Musical: „Schweb mit mir in den Abgrund der Nacht“
Graf von Krolock lockt ins Verderben. Bei dem „Tanz der Vampire“ in Oberhausen würden ihm einige Damen sicher gern folgen.
Oberhausen. Der tiefgefrorene Professor Abronsius ist von der Reise bereits aufgetaut. Die Stammgäste in Chagals Wirtshaus sind längst mit Knoblauch bewaffnet. Und der schüchterne Assistent Alfred hat sich bereits hoffnungslos in die schöne Wirtstochter Sarah verliebt.
Doch der "Tanz der Vampire" hat noch immer nicht begonnen. Erst jetzt, als Graf von Krolock mit langem schwarzen Haar, wallendem Vampirumhang und Fingernägeln wie "Edward mit den Scherenhänden" langsam durch das Publikum auf die Bühne schreitet, wird es still und beklemmend im Metronom Theater Oberhausen. Und Sarahs Herz schlägt plötzlich schneller.
Nach Stationen in Wien, Hamburg, Berlin, Stuttgart, Budapest und auch New York gastiert das Musical "Tanz der Vampire" seit Freitag in NRW. Zehn Monate lang ist die Inszenierung nach dem gleichnamigen Filmerfolg von Roman Polanski nun im Ruhrgebiet zu sehen.
Bei der Preview am Donnerstagabend erleben die Zuschauer ein tolles Bühnenbild mit vielen kreativen Ideen, fantasievolle Kostüme und ein Orchester, das mühelos und sehr detailverliebt im Gleichklang mit den Darstellern spielt.

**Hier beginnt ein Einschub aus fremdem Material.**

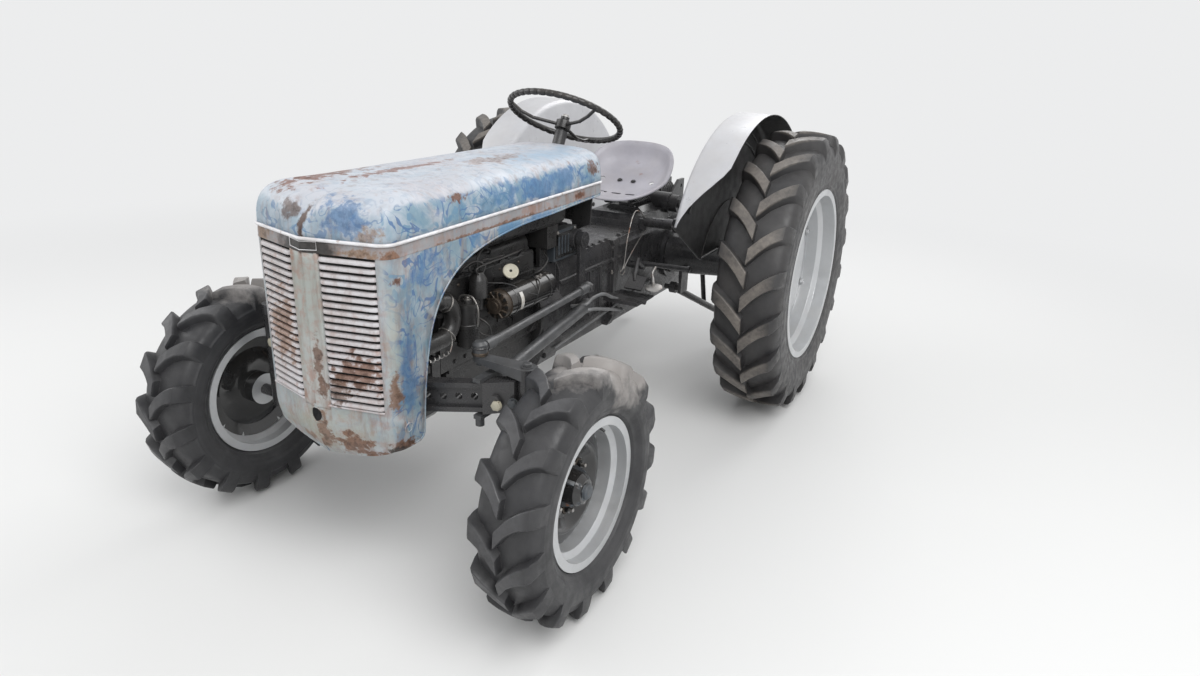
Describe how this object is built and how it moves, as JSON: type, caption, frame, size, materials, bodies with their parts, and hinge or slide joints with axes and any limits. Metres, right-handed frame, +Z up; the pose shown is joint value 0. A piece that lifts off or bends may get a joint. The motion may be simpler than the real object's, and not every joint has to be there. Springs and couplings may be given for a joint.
{
  "type": "vintage tractor",
  "caption": "Small vintage farm tractor with a forward-tilting bonnet, lugged tyres, steered front axle and a rear linkage that lifts.",
  "frame": {"origin": "on the ground, under the middle of the tractor's length and width", "axes": "+Y towards the rear, +X towards the left side, +Z up"},
  "size_m": [1.72, 2.8081, 1.387],
  "materials": {
    "engine_black": "satin",
    "rusty_exhaust": "rough",
    "bare_shaft": "satin",
    "worn_blue_paint": "satin",
    "worn_grey_paint": "satin",
    "seat_grey": "satin",
    "silver_paint": "satin",
    "wheel_rim_black": "gloss",
    "tyre_rubber": "matte"
  },
  "bodies": {
    "chassis": {"engine_block": "engine_black", "engine_sump": "engine_black", "engine_ancillaries": "engine_black", "exhaust_pipe": "rusty_exhaust", "dynamo": "engine_black", "fan_and_belt": "engine_black", "radiator": "engine_black", "fuel_tank": "engine_black", "battery_box": "engine_black", "dash_panel": "engine_black", "gearbox_housing": "engine_black", "centre_housing": "engine_black", "axle_trumpets": "engine_black", "steering_box": "engine_black", "front_bolster": "engine_black", "front_axle_beam": "engine_black", "axle_extensions": "engine_black", "radius_rods": "engine_black", "seat_pan": "seat_grey", "seat_spring": "engine_black", "fender_left": "silver_paint", "fender_right": "silver_paint", "fender_stays": "engine_black", "footrests": "engine_black", "pedals_and_levers": "engine_black", "top_link_bracket": "engine_black", "power_shaft": "bare_shaft"},
    "bonnet": {"bonnet_top": "worn_blue_paint", "bonnet_band": "worn_blue_paint", "side_panels": "worn_blue_paint", "grille": "worn_grey_paint"},
    "steering_wheel": {"steering_wheel": "wheel_rim_black"},
    "knuckle_left": {"knuckle_left": "engine_black"},
    "front_wheel_left": {"front_wheel_left": "silver_paint", "front_tyre_left": "tyre_rubber"},
    "rear_wheel_left": {"rear_wheel_left": "silver_paint", "rear_tyre_left": "tyre_rubber"},
    "drop_arm_left": {"drop_arm_left": "engine_black"},
    "drag_link_left": {"drag_link_left": "engine_black"},
    "knuckle_right": {"knuckle_right": "engine_black"},
    "front_wheel_right": {"front_wheel_right": "silver_paint", "front_tyre_right": "tyre_rubber"},
    "rear_wheel_right": {"rear_wheel_right": "silver_paint", "rear_tyre_right": "tyre_rubber"},
    "drop_arm_right": {"drop_arm_right": "engine_black"},
    "drag_link_right": {"drag_link_right": "engine_black"},
    "lift_arms": {"lift_arms": "engine_black"},
    "lift_rod_left": {"lift_rod_left": "engine_black"},
    "lower_link_left": {"lower_link_left": "engine_black"},
    "lift_rod_right": {"lift_rod_right": "engine_black"},
    "lower_link_right": {"lower_link_right": "engine_black"}
  },
  "joints": [
    {"name": "bonnet_tilt", "type": "hinge", "parent": "chassis", "child": "bonnet", "pos_m": [0, -1.22119, 0.535], "axis": [1, 0, 0], "range_deg": [0, 50]},
    {"name": "steering_wheel_turn", "type": "hinge", "parent": "chassis", "child": "steering_wheel", "pos_m": [0, 0.00181, 1.275], "axis": [0, 0.4695, 0.8829], "range_deg": [-450, 450]},
    {"name": "steer_left", "type": "hinge", "parent": "chassis", "child": "knuckle_left", "pos_m": [0.505, -1.02619, 0.5], "axis": [0, 0, 1], "range_deg": [-35, 35]},
    {"name": "front_roll_left", "type": "hinge", "parent": "knuckle_left", "child": "front_wheel_left", "pos_m": [0.655, -1.02619, 0.378], "axis": [1, 0, 0], "continuous": true},
    {"name": "rear_roll_left", "type": "hinge", "parent": "chassis", "child": "rear_wheel_left", "pos_m": [0.72, 0.75181, 0.611], "axis": [1, 0, 0], "continuous": true},
    {"name": "drop_arm_swing_left", "type": "hinge", "parent": "chassis", "child": "drop_arm_left", "pos_m": [0.188, -0.17319, 0.855], "axis": [1, 0, 0], "range_deg": [-31, 31]},
    {"name": "drag_link_swing_left", "type": "hinge", "parent": "drop_arm_left", "child": "drag_link_left", "pos_m": [0.205, -0.17319, 0.674], "axis": [1, 0, 0], "range_deg": [-31, 31]},
    {"name": "steer_right", "type": "hinge", "parent": "chassis", "child": "knuckle_right", "pos_m": [-0.505, -1.02619, 0.5], "axis": [0, 0, 1], "range_deg": [-35, 35]},
    {"name": "front_roll_right", "type": "hinge", "parent": "knuckle_right", "child": "front_wheel_right", "pos_m": [-0.655, -1.02619, 0.378], "axis": [1, 0, 0], "continuous": true},
    {"name": "rear_roll_right", "type": "hinge", "parent": "chassis", "child": "rear_wheel_right", "pos_m": [-0.72, 0.75181, 0.611], "axis": [1, 0, 0], "continuous": true},
    {"name": "drop_arm_swing_right", "type": "hinge", "parent": "chassis", "child": "drop_arm_right", "pos_m": [-0.188, -0.17319, 0.855], "axis": [1, 0, 0], "range_deg": [-31, 31]},
    {"name": "drag_link_swing_right", "type": "hinge", "parent": "drop_arm_right", "child": "drag_link_right", "pos_m": [-0.205, -0.17319, 0.674], "axis": [1, 0, 0], "range_deg": [-31, 31]},
    {"name": "hitch_lift", "type": "hinge", "parent": "chassis", "child": "lift_arms", "pos_m": [0, 0.73181, 0.85], "axis": [1, 0, 0], "range_deg": [0, 68]},
    {"name": "lift_rod_swing_left", "type": "hinge", "parent": "lift_arms", "child": "lift_rod_left", "pos_m": [0.2025, 0.97329, 0.78529], "axis": [1, 0, 0], "range_deg": [-55, 0]},
    {"name": "lower_link_swing_left", "type": "hinge", "parent": "chassis", "child": "lower_link_left", "pos_m": [0.225, 0.65181, 0.47], "axis": [1, 0, 0], "range_deg": [0, 43]},
    {"name": "lift_rod_swing_right", "type": "hinge", "parent": "lift_arms", "child": "lift_rod_right", "pos_m": [-0.2025, 0.97329, 0.78529], "axis": [1, 0, 0], "range_deg": [-55, 0]},
    {"name": "lower_link_swing_right", "type": "hinge", "parent": "chassis", "child": "lower_link_right", "pos_m": [-0.225, 0.65181, 0.47], "axis": [1, 0, 0], "range_deg": [0, 43]}
  ],
  "couplings": [
    {"joint": "drop_arm_swing_left", "follows": "steer_left", "ratio": -0.875},
    {"joint": "drag_link_swing_left", "follows": "steer_left", "ratio": 0.875},
    {"joint": "drop_arm_swing_right", "follows": "steer_left", "ratio": 0.875},
    {"joint": "drag_link_swing_right", "follows": "steer_left", "ratio": -0.875},
    {"joint": "steer_right", "follows": "steer_left", "ratio": 1},
    {"joint": "steering_wheel_turn", "follows": "steer_left", "ratio": 12.8},
    {"joint": "lift_rod_swing_left", "follows": "hitch_lift", "ratio": -0.793},
    {"joint": "lower_link_swing_left", "follows": "hitch_lift", "ratio": 0.622},
    {"joint": "lift_rod_swing_right", "follows": "hitch_lift", "ratio": -0.793},
    {"joint": "lower_link_swing_right", "follows": "hitch_lift", "ratio": 0.622}
  ]
}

Nur die Handlung fällt zu oft auseinander und fesselt das Publikum weit weniger, als Ausstrahlung und Stimme von Graf von Krolock alias Jan Ammann das können.
Der Film, 1967 als Parodie auf gruselig-blutrünstige Vampirschocker gedacht, überzeugt mit einer Komik, die im Detail entsteht - durch die Mimik der Darsteller, die Schnitte und Kameraeinstellungen. Im Musical muss notgedrungen an manchen Stellen der Holzhammer her, der diese Komik dann zu ausgeleiertem Slapstick macht.
Nur manchmal gelingt es Professor Abronsius (Gernot Kranner), das Publikum mit seiner Zerstreutheit zum Lachen zu bringen. Nach Musical-Erfolgen wie "Mamma Mia" und "Ich will Spaß" gerät dem "Tanz der Vampire" auch zum Nachteil, nicht von eingängiger Musik allein leben zu können. Viele Melodien sind dem Publikum neu.
Lediglich das Lied "Totale Finsternis" als Adaption von Bonnie Tylers "Total Eclipse of the Heart" bleibt im Ohr und rührt auch ein wenig das Herz. Denn die Beziehung zwischen Sarah und Graf von Krolock ist es, die diesem Musical seinen Reiz gibt.
Anders als im Film erscheint Graf von Krolock hier als begehrenswerter junger Mann von riesiger Statur, dem auch einige Damen im Publikum gern folgen würden, wenn er mit seiner tiefen Stimme singt: "Schweb mit mir in den Abgrund der Nacht und verlier dich in mir."
Doch - das ist Vampirschicksal - so gerne der Graf auch würde, seine "unstillbare Gier" macht ihn zur Kreatur, die "kriecht und lügt und zerreißen muss, was immer sie liebt". Solo-Auftritte wie "Die unstillbare Gier" und "Gott ist tot" von Krolock-Darsteller Jan Ammann sind die großen Momente dieses Musicals.
Drum herum haben Regisseur Roman Polanski und Erfolgsautor Michael Kunze nette, bunte Szenen drapiert, die schmunzeln lassen, aber insgesamt ein wenig verloren und beliebig wirken. Denn dieses Musical schwankt ständig zwischen Gruselkomödie und der tiefernsten Geschichte einer tragischen Liebe.